> To be done
It is required that all of the data be written out exactly.

> Recorded data
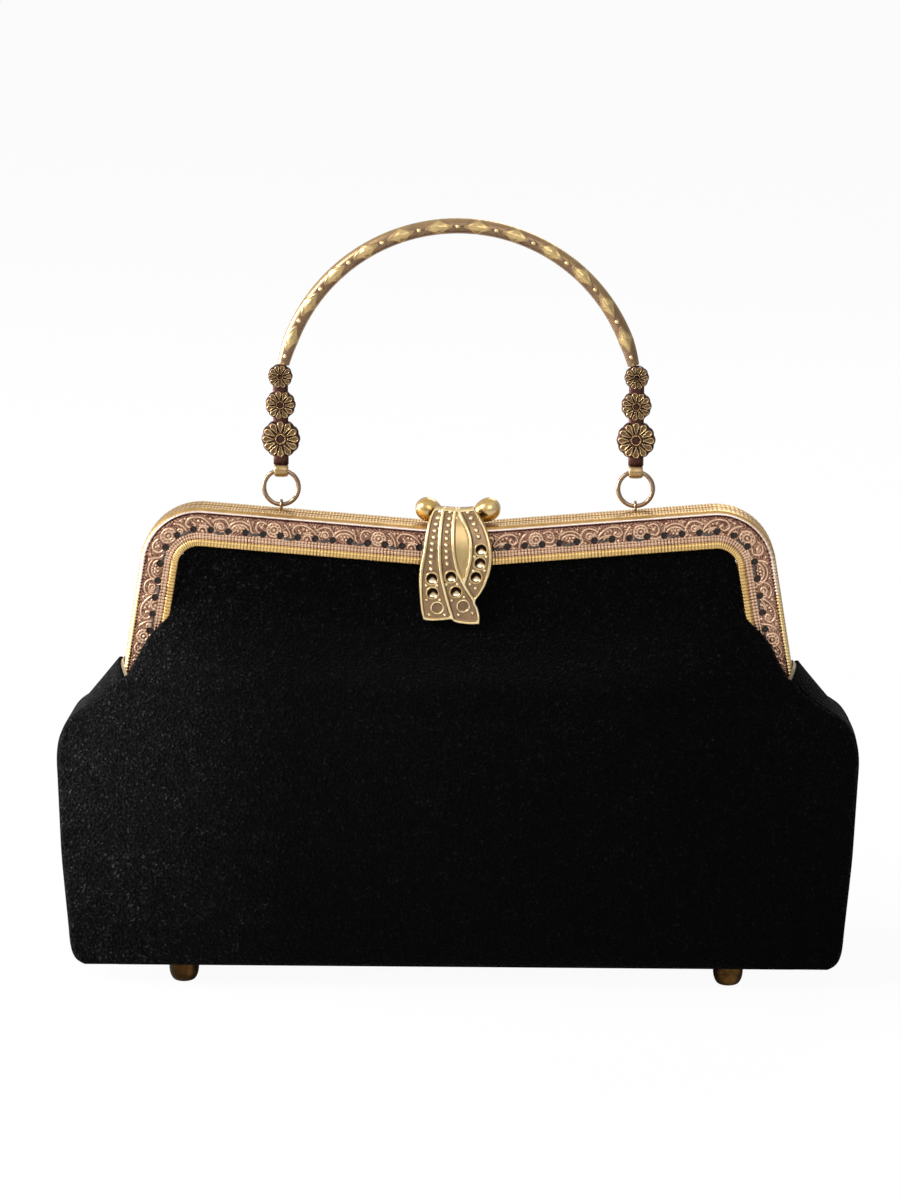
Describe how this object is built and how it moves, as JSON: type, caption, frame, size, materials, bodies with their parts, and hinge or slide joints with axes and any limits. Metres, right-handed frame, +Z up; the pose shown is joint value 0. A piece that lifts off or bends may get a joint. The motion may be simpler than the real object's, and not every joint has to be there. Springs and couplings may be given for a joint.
{
  "type": "kiss lock frame purse",
  "caption": "Small velvet evening bag on a hinged brass frame with a twin-knob clasp, a draped clasp plate, metal feet and a ringed arch handle.",
  "frame": {"origin": "on the ground, under the middle of the bag's base", "axes": "+X to the right seen from the front, the front faces -Y, +Z up"},
  "size_m": [0.2468, 0.074, 0.2269],
  "materials": {
    "antique_brass": "embossed antique brass, satin, darker in the recesses",
    "pale_brass": "polished pale brass",
    "velvet": "black cotton velvet with a soft sheen",
    "board": "stiff base board",
    "lining_satin": "champagne satin",
    "dark_bronze": "dark bronze"
  },
  "bodies": {
    "bag": {"front_panel": "velvet", "back_panel": "velvet", "gusset_left": "velvet", "gusset_right": "velvet", "base_panel": "velvet", "base_board": "board", "lining_body": "lining_satin", "foot_front_left": "dark_bronze", "foot_front_right": "dark_bronze", "foot_back_left": "dark_bronze", "foot_back_right": "dark_bronze", "foot_washers": "dark_bronze"},
    "front_half": {"front_frame": "antique_brass", "scarf_plate": "pale_brass", "front_lock_knob": "pale_brass", "front_panel_top": "velvet", "front_lining_top": "lining_satin"},
    "back_half": {"back_frame": "antique_brass", "back_lock_knob": "pale_brass", "handle_loop_left": "antique_brass", "handle_loop_right": "antique_brass", "hinge_rivet_left": "antique_brass", "hinge_rivet_right": "antique_brass", "back_panel_top": "velvet", "back_lining_top": "lining_satin"},
    "left_ring": {"ring_left": "antique_brass"},
    "right_ring": {"ring_right": "antique_brass"},
    "handle": {"handle_arch": "pale_brass", "flower_end_left": "antique_brass", "flower_end_right": "antique_brass"}
  },
  "joints": [
    {"name": "front_hinge", "type": "hinge", "parent": "bag", "child": "front_half", "pos_m": [0, 0, 0.0895], "axis": [1, 0, 0], "range_deg": [0, 45]},
    {"name": "back_hinge", "type": "hinge", "parent": "bag", "child": "back_half", "pos_m": [0, 0, 0.0895], "axis": [1, 0, 0], "range_deg": [-45, 0]},
    {"name": "left_ring_swing", "type": "hinge", "parent": "back_half", "child": "left_ring", "pos_m": [-0.0535, 0.00365, 0.14006], "axis": [1, 0, 0], "range_deg": [-60, 60]},
    {"name": "right_ring_swing", "type": "hinge", "parent": "back_half", "child": "right_ring", "pos_m": [0.0535, 0.00365, 0.14006], "axis": [1, 0, 0], "range_deg": [-60, 60]},
    {"name": "handle_swing", "type": "hinge", "parent": "left_ring", "child": "handle", "pos_m": [-0.0535, 0.00365, 0.15055], "axis": [1, 0, 0], "range_deg": [-75, 75]}
  ],
  "couplings": [
    {"joint": "back_hinge", "follows": "front_hinge", "ratio": -1},
    {"joint": "right_ring_swing", "follows": "left_ring_swing", "ratio": 1}
  ]
}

> Complete response
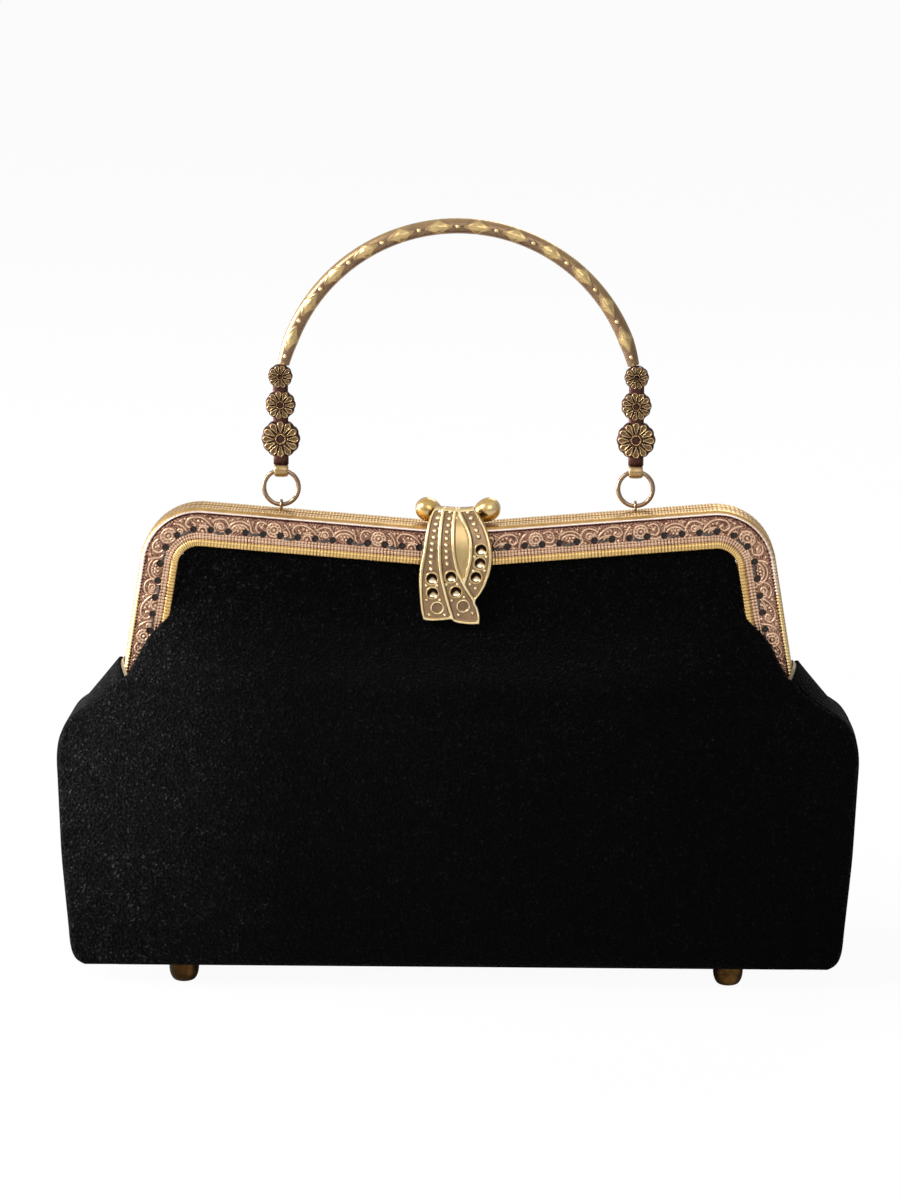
Describe how this object is built and how it moves, as JSON: type, caption, frame, size, materials, bodies with their parts, and hinge or slide joints with axes and any limits. Metres, right-handed frame, +Z up; the pose shown is joint value 0. A piece that lifts off or bends may get a joint. The motion may be simpler than the real object's, and not every joint has to be there. Springs and couplings may be given for a joint.
{
  "type": "kiss lock frame purse",
  "caption": "Small velvet evening bag on a hinged brass frame with a twin-knob clasp, a draped clasp plate, metal feet and a ringed arch handle.",
  "frame": {"origin": "on the ground, under the middle of the bag's base", "axes": "+X to the right seen from the front, the front faces -Y, +Z up"},
  "size_m": [0.2468, 0.074, 0.2269],
  "materials": {
    "antique_brass": "embossed antique brass, satin, darker in the recesses",
    "pale_brass": "polished pale brass",
    "velvet": "black cotton velvet with a soft sheen",
    "board": "stiff base board",
    "lining_satin": "champagne satin",
    "dark_bronze": "dark bronze"
  },
  "bodies": {
    "bag": {"front_panel": "velvet", "back_panel": "velvet", "gusset_left": "velvet", "gusset_right": "velvet", "base_panel": "velvet", "base_board": "board", "lining_body": "lining_satin", "foot_front_left": "dark_bronze", "foot_front_right": "dark_bronze", "foot_back_left": "dark_bronze", "foot_back_right": "dark_bronze", "foot_washers": "dark_bronze"},
    "front_half": {"front_frame": "antique_brass", "scarf_plate": "pale_brass", "front_lock_knob": "pale_brass", "front_panel_top": "velvet", "front_lining_top": "lining_satin"},
    "back_half": {"back_frame": "antique_brass", "back_lock_knob": "pale_brass", "handle_loop_left": "antique_brass", "handle_loop_right": "antique_brass", "hinge_rivet_left": "antique_brass", "hinge_rivet_right": "antique_brass", "back_panel_top": "velvet", "back_lining_top": "lining_satin"},
    "left_ring": {"ring_left": "antique_brass"},
    "right_ring": {"ring_right": "antique_brass"},
    "handle": {"handle_arch": "pale_brass", "flower_end_left": "antique_brass", "flower_end_right": "antique_brass"}
  },
  "joints": [
    {"name": "front_hinge", "type": "hinge", "parent": "bag", "child": "front_half", "pos_m": [0, 0, 0.0895], "axis": [1, 0, 0], "range_deg": [0, 45]},
    {"name": "back_hinge", "type": "hinge", "parent": "bag", "child": "back_half", "pos_m": [0, 0, 0.0895], "axis": [1, 0, 0], "range_deg": [-45, 0]},
    {"name": "left_ring_swing", "type": "hinge", "parent": "back_half", "child": "left_ring", "pos_m": [-0.0535, 0.00365, 0.14006], "axis": [1, 0, 0], "range_deg": [-60, 60]},
    {"name": "right_ring_swing", "type": "hinge", "parent": "back_half", "child": "right_ring", "pos_m": [0.0535, 0.00365, 0.14006], "axis": [1, 0, 0], "range_deg": [-60, 60]},
    {"name": "handle_swing", "type": "hinge", "parent": "left_ring", "child": "handle", "pos_m": [-0.0535, 0.00365, 0.15055], "axis": [1, 0, 0], "range_deg": [-75, 75]}
  ],
  "couplings": [
    {"joint": "back_hinge", "follows": "front_hinge", "ratio": -1},
    {"joint": "right_ring_swing", "follows": "left_ring_swing", "ratio": 1}
  ]
}